Incidentally, West Germany had been humiliated in the 1954 World Cup, 8-3 in the group stages earlier and were on course for yet another lesson in pain.

Rewinding back to the finals, Hungary had an early 2 goal lead, courtesy of Zoltan Czibor and Ferenc Puskas.

But within two minutes, West Germany were back in the game, after a goal from Max Morlock and were level pegging ten minutes later due to Helmut Rahn.

The Germans had been humiliated earlier in the tournament, but they had made notes of their faults and were keen to restore pride, the next time they met Sebes’s indomitable XI.

Most importantly, Puskas was not fully fit. He had been inserted back into the squad and wasn’t really able to keep up to his cutting edge standards. Secondly, Hidegkuti was kept at bay. The Germans inserted a man-marker in their own squad to check the flow of the Hungarian team. When the Hungarians failed to advance with their usual vigor, the German goalkeeper, Toni Turek, could stop the final advance of the Hungarians with relative ease.

With six minutes of regular play remaining, Helmut Rahn scored West Germany’s third goal, the winner. Puskas could have equalized towards the end, though the attempt was ruled as an offside by the Welsh linesman. And then, the Germans for the first time in their history, raised the Jules Rimet trophy at Berne.

“We are somebody again.”

They didn’t say it in English as quoted above, but that’s what they meant in their own tongue in West Germany.

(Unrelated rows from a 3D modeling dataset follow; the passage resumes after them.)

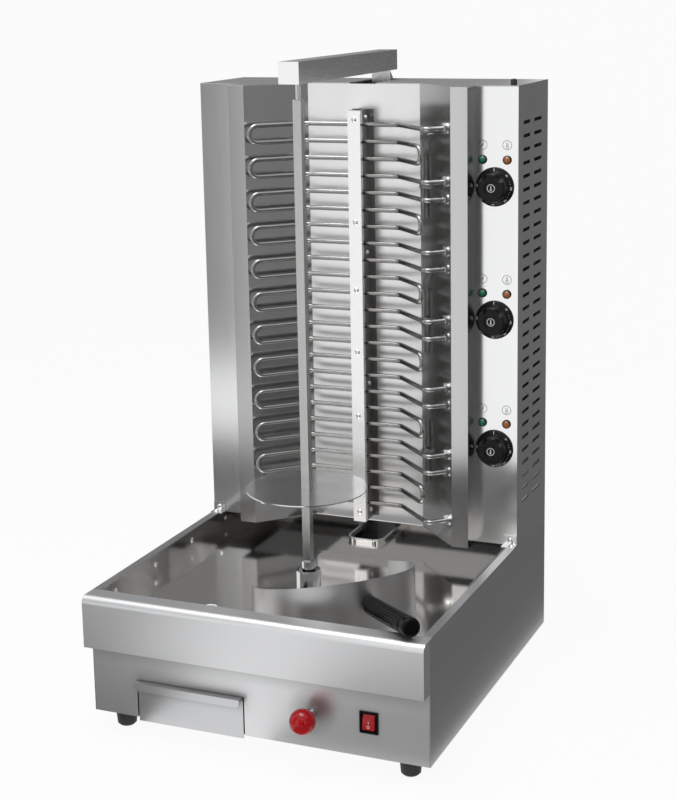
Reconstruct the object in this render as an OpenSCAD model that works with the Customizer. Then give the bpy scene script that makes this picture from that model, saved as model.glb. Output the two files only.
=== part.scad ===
// Electric vertical kebab grill: a stainless base box with a polished drip tray, a tower of
// tube elements in front of a folded reflector, and a turning spit held by an overhead arm.
// Millimetres, +Z up, +Y to the back, origin on the floor at the middle of the whole outline.

/* [Base box] */
// Width of the base box
base_w = 500; // [480:2:540]
// Depth of the base box
base_d = 530; // [525:1:560]
// Height of the base box without its feet
base_h = 176; // [172:1:200]
// Thickness of the outer stainless sheet
sheet_t = 1.5; // [1.2:0.1:2]
// Width of the flat rim round the tray
rim_w = 12; // [10:0.5:16]
// How far the front apron stands forward
apron_out = 22.8; // [18:0.2:28]
// Height of the front apron
apron_h = 74; // [66:1:80]
// Rounding of the apron's upper front edge
nose_r = 10; // [6:0.5:14]
// Height of the rubber feet
foot_h = 25; // [20:1:32]
// Diameter of the rubber feet
foot_d = 31; // [26:1:38]

/* [Drip tray] */
// Depth of the tray below the rim
tray_depth = 30; // [26:0.5:32]
// Diameter of the drain ring
drain_d = 26; // [24:1:30]
// Inner width of the rear slot for the post
post_slot_w = 56; // [44:1:60]
// Height of the raised collar round the rear slot
collar_h = 6; // [5:0.5:12]

/* [Tower] */
// Height of the tower above the rim
tower_h = 675; // [670:1:720]
// Depth of the tower
tower_d = 150; // [146:1:156]
// Width of each side column
column_w = 65; // [60:1:70]
// Thickness of the reflector sheet
mirror_t = 1.2; // [1:0.1:1.6]
// Width of the flat front strip of each reflector wing
strip_w = 24; // [20:1:28]
// How far the strips stand in front of the columns
strip_out = 35; // [32:1:38]
// Width of each slanting wing of the reflector, seen from the front
wing_w = 72; // [68:1:76]
// Distance of the reflector's middle behind the column fronts
middle_in = 38; // [36:0.5:40]

/* [Heating elements] */
// Diameter of the heater tube
tube_d = 7; // [6:0.5:8]
// Height from one run of tube to the next
run_pitch = 25.2; // [25:0.1:26]
// Number of heating elements, each of four runs
element_n = 6; // [3:3:6]
// Height of the highest run below the tower's top
top_run_drop = 59; // [55:1:64]
// Width of the upright clamp in front of the tubes
clamp_w = 20; // [18:0.5:24]

/* [Spit] */
// Distance from the front panel back to the spit's axis
spit_y = 185; // [180:1:190]
// Width of the square skewer
skewer_w = 12; // [10:0.5:14]
// Diameter of the round plate under the meat
disc_d = 172; // [150:1:195]
// Thickness of the round plate
disc_t = 1.5; // [1.2:0.1:3]
// Height of the round plate above the tray
disc_rise = 150; // [120:1:200]
// Diameter of the drive shaft
shaft_d = 14; // [12:0.5:16]
// Diameter of the cup round the drive socket
cup_d = 37; // [32:0.5:42]
// Diameter of the pin under the arm
pin_d = 7; // [5:0.5:8]

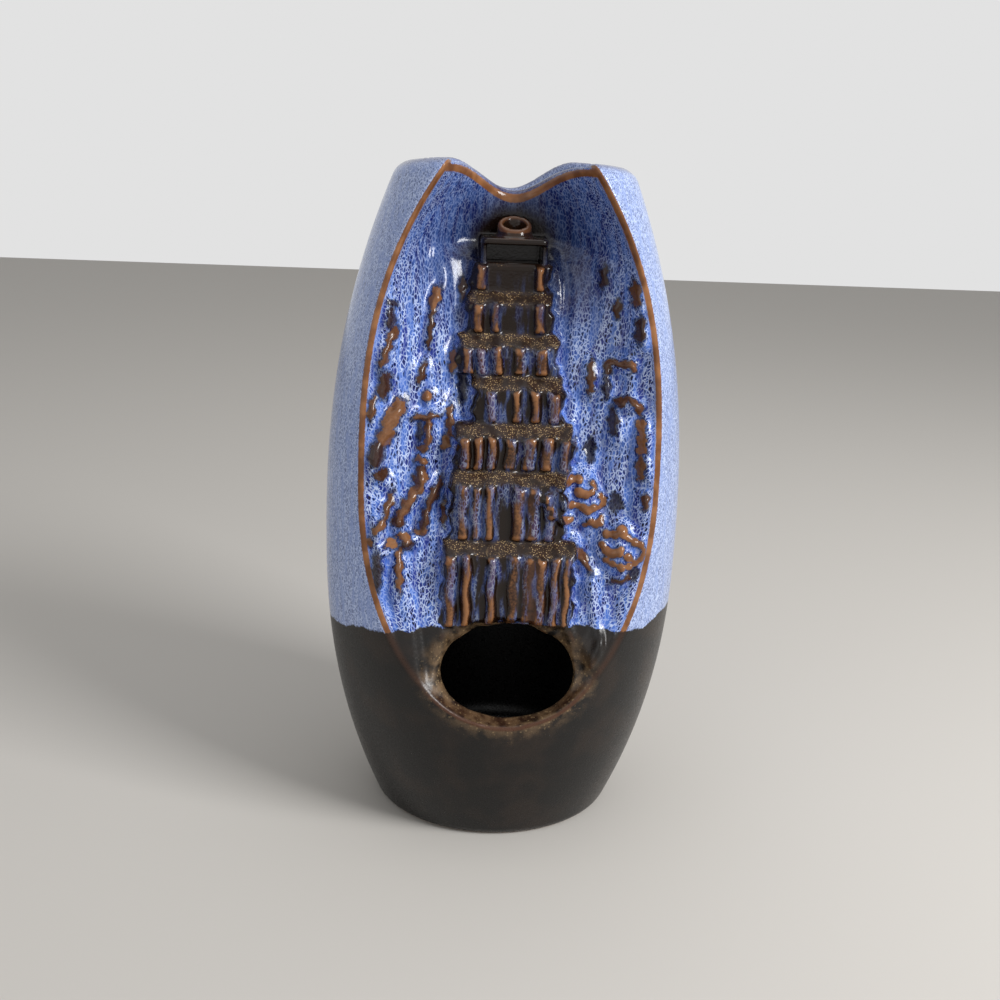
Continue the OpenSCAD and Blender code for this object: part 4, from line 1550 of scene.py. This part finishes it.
@dataclass(frozen=True)
class BurnerGlaze:
    """The whole glaze of the burner: blue above, black below, brown where it breaks and dark on the falls."""

    name: str = "burner_glaze"
    rutile: RutileFlow = RutileFlow()
    brown: Colour = srgb(150, 102, 64)
    brown_middle: Colour = srgb(116, 74, 44)
    brown_deep: Colour = srgb(76, 46, 29)
    crag: Colour = srgb(27, 18, 15)
    falls: Colour = srgb(26, 15, 9)
    tread: Colour = srgb(56, 36, 23)
    fleck: Colour = srgb(206, 176, 128)
    bronze: Colour = srgb(112, 90, 66)
    black: Colour = srgb(17, 15, 14)
    black_warm: Colour = srgb(34, 26, 21)
    bare: Colour = srgb(168, 138, 108)
    shine: float = 0.36
    patch_scale: float = 0.3
    grain_scale: float = 1.5
    soft_scale: float = 0.22
    drip_scale: float = 0.16
    drip_h: float = 3.0
    drip_edge: float = 1.2
    line_soft: float = 0.25
    rough_bare: float = 0.8
    rough_tread: float = 0.34
    bump_share: float = 0.5
    bump_depth: float = 0.00008
    falls_edge: Limits = (0.35, 0.65)
    under_z: Limits = (0.5, 0.2)
    rough_black: Limits = (0.3, 0.7, 0.26, 0.38)
    rough_blue: Limits = (0.3, 0.7, 0.12, 0.2)
    fine_outside: float = 1.35
    pooled: Limits = (0.08, 0.4, 0.0, 0.9)
    tan_edge: Limits = (0.36, 0.66)
    tone_stops: Limits = (0.05, 0.5, 1.0)
    tone_ragged: float = 0.3
    break_ragged: float = 1.1
    # dark ring round each break: partly thick dark glaze, partly painted shadow
    break_rim: Limits = (-0.95, -0.2)
    break_rim_share: float = 0.75
    break_edge: Limits = (-0.14, 0.2)
    break_cover: Limits = (0.05, 0.35, 0.62, 1.0)
    lobe_ragged: float = 0.25
    lobe_shade: Limits = (0.1, 0.5)
    lobe_shade_share: float = 0.7
    lobe_top: Limits = (0.62, 0.82)
    crest_share: float = 0.5
    ridge_ragged: float = 0.3
    ridge_edge: Limits = (0.35, 0.6)
    ridge_low: float = 0.4
    rib_ragged: float = 0.6
    rib_edge: Limits = (0.35, 0.95)
    rib_patches: Limits = (0.3, 0.55, 0.4, 1.0)
    rib_share: float = 0.9
    streak_draw: tuple[float, float, float] = (1.0, 1.0, 0.22)
    streak_scale: float = 0.45
    veil_edge: Limits = (0.46, 0.64)
    veil_share: float = 0.36
    # brown on the ribs' edges: partly glaze breaking thin, partly painted highlight
    lit_edge: Limits = (0.35, 0.9)
    lit_ribs: Limits = (0.2, 0.6)
    lit_streaks: Limits = (0.58, 0.42, 0.15, 0.85)
    tread_patches: Limits = (0.35, 0.65, 0.2, 0.9)
    fleck_scale: float = 2.3
    fleck_edge: Limits = (0.34, 0.2)
    fleck_treads: Limits = (0.3, 0.8)
    fleck_patches: Limits = (0.36, 0.6)
    mound_edge: Limits = (0.15, 0.6, 0.1, 0.75)
    warm_scale: float = 0.08
    warm_edge: Limits = (0.42, 0.68)
    haze_edge: Limits = (0.32, 0.66)
    lip_scale: float = 1.1
    lip_grain: Limits = (0.45, 0.6, 0.0, 0.4)
    lip_thin: Limits = (0.3, 0.7)

    def material(self) -> bpy.types.Material:
        """Builds the material.

        Returns:
            The finished material.
        """
        made = bpy.data.materials.new(self.name)
        made.use_nodes = True
        made.node_tree.nodes.clear()
        w = Weave(made.node_tree)
        place = w.scaled(w.node("ShaderNodeTexCoord").outputs["Object"], (1.0 / MM,) * 3)
        patch = w.cloud(place, self.patch_scale)
        grain = w.cloud(place, self.grain_scale)

        blue = self.blue(w, place)
        upper = self.broken(w, blue, w.cloud(place, self.soft_scale), grain)
        # the falls' dark colour, also laid round the ledge as painted shade
        falls = w.most(w.span(w.value("falls"), *self.falls_edge), w.value("seat"))
        upper = w.blend(falls, upper, self.cascade(w, place, blue, patch, grain))

        drips = w.swing(w.cloud(place, self.drip_scale, 1.0), self.drip_h)
        drips = w.plus(drips, w.swing(grain, self.drip_edge))
        above = w.span(w.plus(w.value("above"), drips), -self.line_soft, self.line_soft)
        colour = w.blend(above, self.foot(w, place, grain), upper)
        # painted shade: the hollow's inside turns black
        colour = w.blend(w.value("inside"), colour, self.black)
        under = w.span(w.node("ShaderNodeSeparateXYZ", {0: place}).outputs[2], *self.under_z)

        rough = w.between(above, w.span(grain, *self.rough_black), w.span(patch, *self.rough_blue))
        rough = w.most(rough, w.times(w.value("treads"), self.rough_tread))
        bump = {"Strength": self.bump_share, "Distance": self.bump_depth, "Height": grain}
        shader = w.node("ShaderNodeBsdfPrincipled", {
            "Base Color": w.blend(under, colour, self.bare),
            "Roughness": w.most(rough, w.times(under, self.rough_bare)),
            "Specular IOR Level": self.shine,
            "Normal": w.node("ShaderNodeBump", bump).outputs[0],
        })
        w.node("ShaderNodeOutputMaterial", {0: shader.outputs[0]})
        return made

    def blue(self, w: Weave, place: object) -> bpy.types.NodeSocket:
        """Lays the variegated blue, finer and more even outside the recess.

        Args:
            w: The material's nodes.
            place: Position in millimetres.

        Returns:
            The colour.
        """
        recess, deep_blue_and_shade = w.value("recess"), w.value("deep_blue_and_shade")
        flow = w.node("ShaderNodeGroup", node_tree=self.rutile.group())
        takes = {
            "Position": place,
            "Fineness": w.span(recess, 0.0, 1.0, self.fine_outside, 1.0),
            "Slant": w.value("slant"),
            "Evenness": w.fade(recess, 0.0),
            # the painted shade round the head of the falls also counts as pooled glaze
            "Pooling": w.most(w.span(w.value("concave"), *self.pooled), deep_blue_and_shade),
            "Deep blue and shade": deep_blue_and_shade,
        }
        for name, source in takes.items():
            w.join(source, flow.inputs[name])
        return flow.outputs["Colour"]

    def broken(self, w: Weave, blue: object, soft: object, grain: object) -> bpy.types.NodeSocket:
        """Breaks the blue to brown on the ridge, the rim, the rocks and the pines.

        Args:
            w: The material's nodes.
            blue: The colour that is broken.
            soft: A slow noise.
            grain: A fine noise.

        Returns:
            The colour.
        """
        ragged = w.math("SUBTRACT", grain, 0.5)
        tan = w.blend(w.span(soft, *self.tan_edge), self.brown_middle, self.brown)
        stops = tuple(zip(self.tone_stops, (self.crag, self.brown_deep, self.brown)))
        stone = w.ramp(w.plus(w.value("tone"), w.times(ragged, self.tone_ragged)), stops)
        inside = w.plus(w.value("breaks"), w.times(ragged, self.break_ragged))
        # dark ring round each break: partly thick dark glaze, partly painted shadow
        shade = w.times(w.span(inside, *self.break_rim), self.break_rim_share)
        colour = w.blend(shade, blue, self.rutile.dark)
        cover = w.times(w.span(inside, *self.break_edge), w.span(w.value("tone"), *self.break_cover))
        colour = w.blend(cover, colour, stone)
        lobe = w.plus(w.value("puffs"), w.times(ragged, self.lobe_ragged))
        shade = w.times(w.span(lobe, *self.lobe_shade), self.lobe_shade_share)
        colour = w.blend(shade, colour, self.rutile.dark)
        colour = w.blend(w.span(lobe, *self.lobe_top), colour, tan)
        colour = w.blend(w.times(w.value("crest"), self.crest_share), colour, self.brown_deep)
        band = w.plus(w.value("ridge"), w.times(ragged, self.ridge_ragged))
        return w.blend(w.span(band, *self.ridge_edge), colour, tan)

    def cascade(
        self, w: Weave, place: object, blue: object, patch: object, grain: object
    ) -> bpy.types.NodeSocket:
        """Darkens the falls, with brown ribs, blue between some of them and bronze flecks on the treads.

        Args:
            w: The material's nodes.
            place: Position in millimetres.
            blue: The variegated blue.
            patch: A noise of patches.
            grain: A fine noise.

        Returns:
            The colour.
        """
        treads, ribs, bend = w.value("treads"), w.value("ribs"), w.value("convex")
        ragged = w.swing(grain, self.rib_ragged)
        rib = w.times(w.span(w.plus(ribs, ragged), *self.rib_edge), w.span(patch, *self.rib_patches))
        colour = w.blend(w.times(rib, self.rib_share), self.falls, self.brown_deep)
        streaks = w.cloud(w.scaled(place, self.streak_draw), self.streak_scale)
        # no blue veil on the treads or in the painted shade round the ledge
        open_face = w.math("SUBTRACT", 1.0, w.most(treads, w.value("seat")), clamped=True)
        veil = w.times(w.times(w.span(streaks, *self.veil_edge), open_face), self.veil_share)
        colour = w.blend(veil, colour, blue)
        # brown on the ribs' edges: partly glaze breaking thin, partly painted highlight
        edge = w.times(w.span(w.plus(bend, ragged), *self.lit_edge), w.span(ribs, *self.lit_ribs))
        colour = w.blend(w.times(edge, w.span(streaks, *self.lit_streaks)), colour, self.brown)
        colour = w.blend(w.times(treads, w.span(patch, *self.tread_patches)), colour, self.tread)
        dots = w.span(w.cells(place, self.fleck_scale), *self.fleck_edge)
        spark = w.times(dots, w.span(treads, *self.fleck_treads))
        colour = w.blend(w.times(spark, w.span(patch, *self.fleck_patches)), colour, self.fleck)
        mound = w.times(w.value("mound"), w.span(bend, *self.mound_edge))
        return w.blend(mound, colour, self.brown_middle)

    def foot(self, w: Weave, place: object, grain: object) -> bpy.types.NodeSocket:
        """Lays the black satin glaze of the lower part, bronze round the large hole.

        Args:
            w: The material's nodes.
            place: Position in millimetres.
            grain: A fine noise.

        Returns:
            The colour.
        """
        lip = w.value("lip")
        warm = w.span(w.cloud(place, self.warm_scale, 3.0), *self.warm_edge)
        base = w.blend(warm, self.black, self.black_warm)
        haze = w.times(lip, w.span(w.cloud(place, self.patch_scale), *self.haze_edge))
        base = w.blend(haze, base, self.bronze)
        dots = w.times(w.span(w.cells(place, self.lip_scale), *self.fleck_edge), lip)
        base = w.blend(w.times(dots, w.span(grain, *self.lip_grain)), base, self.fleck)
        thin = w.times(w.span(w.value("convex"), *self.lip_thin), lip)
        return w.blend(w.most(thin, w.times(w.value("ridge"), self.ridge_low)), base, self.brown_deep)


@dataclass(frozen=True)
class Lamp:
    """One soft square light: its place in metres, its width in metres and its power in watts."""

    name: str
    place: tuple[float, float, float]
    size: float
    power: float


@dataclass(frozen=True)
class Studio:
    """Plain pale floor and background, soft lights, and the camera at the photograph's viewing angle."""

    floor_size: float = 3.0
    floor_colour: Colour = srgb(206, 202, 196)
    floor_rough: float = 0.8
    lens: float = 39.06
    azimuth: float = -4.0
    pitch: float = 17.8
    roll: float = 2.4
    away: float = 0.305
    height: float = 0.192
    shift_x: float = -0.0025
    sensor: float = 36.0
    nearest: float = 0.01
    farthest: float = 20.0
    backdrop: float = 0.76
    world_light: float = 0.36
    aim_z: float = 0.1
    lamps: tuple[Lamp, ...] = (
        Lamp("key", (0.58, -0.40, 0.55), 0.3, 6.4),
        Lamp("fill", (-0.6, -0.5, 0.4), 0.6, 0.6),
        Lamp("top", (0.0, 0.1, 0.9), 0.7, 1.0),
    )

    def build(self) -> None:
        """Makes the floor, the world, the lights and the camera."""
        self.floor()
        self.world()
        for lamp in self.lamps:
            self.light(lamp)
        self.camera()

    def floor(self) -> None:
        """Makes the floor."""
        mesh = bpy.data.meshes.new("floor")
        h = self.floor_size / 2
        mesh.from_pydata([(-h, -h, 0), (h, -h, 0), (h, h, 0), (-h, h, 0)], [], [(0, 1, 2, 3)])
        made = bpy.data.materials.new("floor")
        made.use_nodes = True
        shader = made.node_tree.nodes["Principled BSDF"]
        shader.inputs["Base Color"].default_value = self.floor_colour
        shader.inputs["Roughness"].default_value = self.floor_rough
        mesh.materials.append(made)
        placed("floor", mesh)

    def world(self) -> None:
        """Sets the even light and the pale background."""
        world = bpy.data.worlds.new("studio")
        bpy.context.scene.world = world
        world.use_nodes = True
        world.node_tree.nodes.clear()
        w = Weave(world.node_tree)
        grey = (self.backdrop, self.backdrop, self.backdrop, 1.0)
        seen = w.node("ShaderNodeBackground", {"Color": grey})
        lit = w.node("ShaderNodeBackground", {"Color": (1.0, 1.0, 1.0, 1.0), "Strength": self.world_light})
        rays = w.node("ShaderNodeLightPath").outputs
        share = w.most(w.most(rays["Is Camera Ray"], rays["Is Transmission Ray"]), rays["Is Glossy Ray"])
        pick = w.node("ShaderNodeMixShader", {0: share, 1: lit.outputs[0], 2: seen.outputs[0]})
        w.node("ShaderNodeOutputWorld", {0: pick.outputs[0]})

    def light(self, lamp: Lamp) -> None:
        """Adds a light that faces the vase.

        Args:
            lamp: The light's sizes.
        """
        data = bpy.data.lights.new(lamp.name, "AREA")
        data.size, data.energy = lamp.size, lamp.power
        made = placed(lamp.name, data)
        made.location = lamp.place
        made.rotation_mode = "QUATERNION"
        made.rotation_quaternion = (Vector((0, 0, self.aim_z)) - Vector(lamp.place)).to_track_quat("-Z", "Y")

    def camera(self) -> None:
        """Adds the camera and makes it the scene's."""
        a, p, r = (math.radians(v) for v in (self.azimuth, self.pitch, self.roll))
        ahead = Vector((-math.sin(a) * math.cos(p), math.cos(a) * math.cos(p), -math.sin(p)))
        right = Vector((math.cos(a), math.sin(a), 0.0))
        up = right.cross(ahead)
        turned = right * math.cos(r) + up * math.sin(r)
        upright = up * math.cos(r) - right * math.sin(r)
        data = bpy.data.cameras.new("camera")
        data.lens, data.sensor_width, data.sensor_fit = self.lens, self.sensor, "HORIZONTAL"
        data.shift_x = self.shift_x
        data.clip_start, data.clip_end = self.nearest, self.farthest
        camera = placed("camera", data)
        place = Vector((self.away * math.sin(a), -self.away * math.cos(a), self.height))
        turn = Matrix((turned, upright, -ahead)).transposed().to_4x4()
        camera.matrix_world = Matrix.Translation(place) @ turn
        bpy.context.scene.camera = camera


def main() -> None:
    """Builds the burner and its studio."""
    logging.basicConfig(level=logging.INFO, format="%(message)s")
    outline, hollow, seat, pool = Outline(), Hollow(), ConeSeat(), Pool()
    carving = Carving(outline, hollow, seat, pool)
    clay = Clay(outline, hollow, seat, pool, carving)
    body = VaseBody(clay).build()
    body.data.materials.append(BurnerGlaze().material())
    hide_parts("burner_body")
    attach(body, "root")
    log.info("glazed %s", body.name)
    Studio().build()
    bpy.context.scene.view_settings.view_transform = "Standard"


if __name__ == "__main__":
    main()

“The reaction in Hungary was terrible. Hundreds of thousands of people poured into the streets in the hours after the match. On the pretext of football, they demonstrated against the regime… In those demonstrations, I believe, lay the seeds of the 1956 uprising.”

-Hungarian goalkeeper, Gyuli Grosics

After this game, Hungarian football went into decline forever, while the Germans rose from their ashes and made the rest of Europe, take notice of it.

West Germany’s first World Cup win came at a time when they were beginning to rise from the ashes of the 2nd World War, which saw the nation being split into blocks governed by two regimes, who vastly differed in their ideologies. The win pumped into the citizens much confidence and vigor which was necessary in the days of guilt and repression in the post-War years.

Hungary’s Magical Magyars, one of the greatest national teams ever assembled went into decline, as the Communist-run nation sunk into itself and player’s like Puskas, Kocsis and Czibor left for brighter glories in Spain. Gusztav Sebes was sacked in 1956 to be replaced by Marton Bukovi.

Hungary’s Golden Team though contributed in more ways than one to modern football. New tactics were introduced which broke the over reliance of teams on the W-M formation. The effectiveness of player training was enforced upon and most importantly, they lay the foundations of a concept that the Dutch would later brand as their own. Total football.

Germany, post-Berne went on to win two more World Cup’s in 1974 and 1990, while Hungarian football was obscured forever.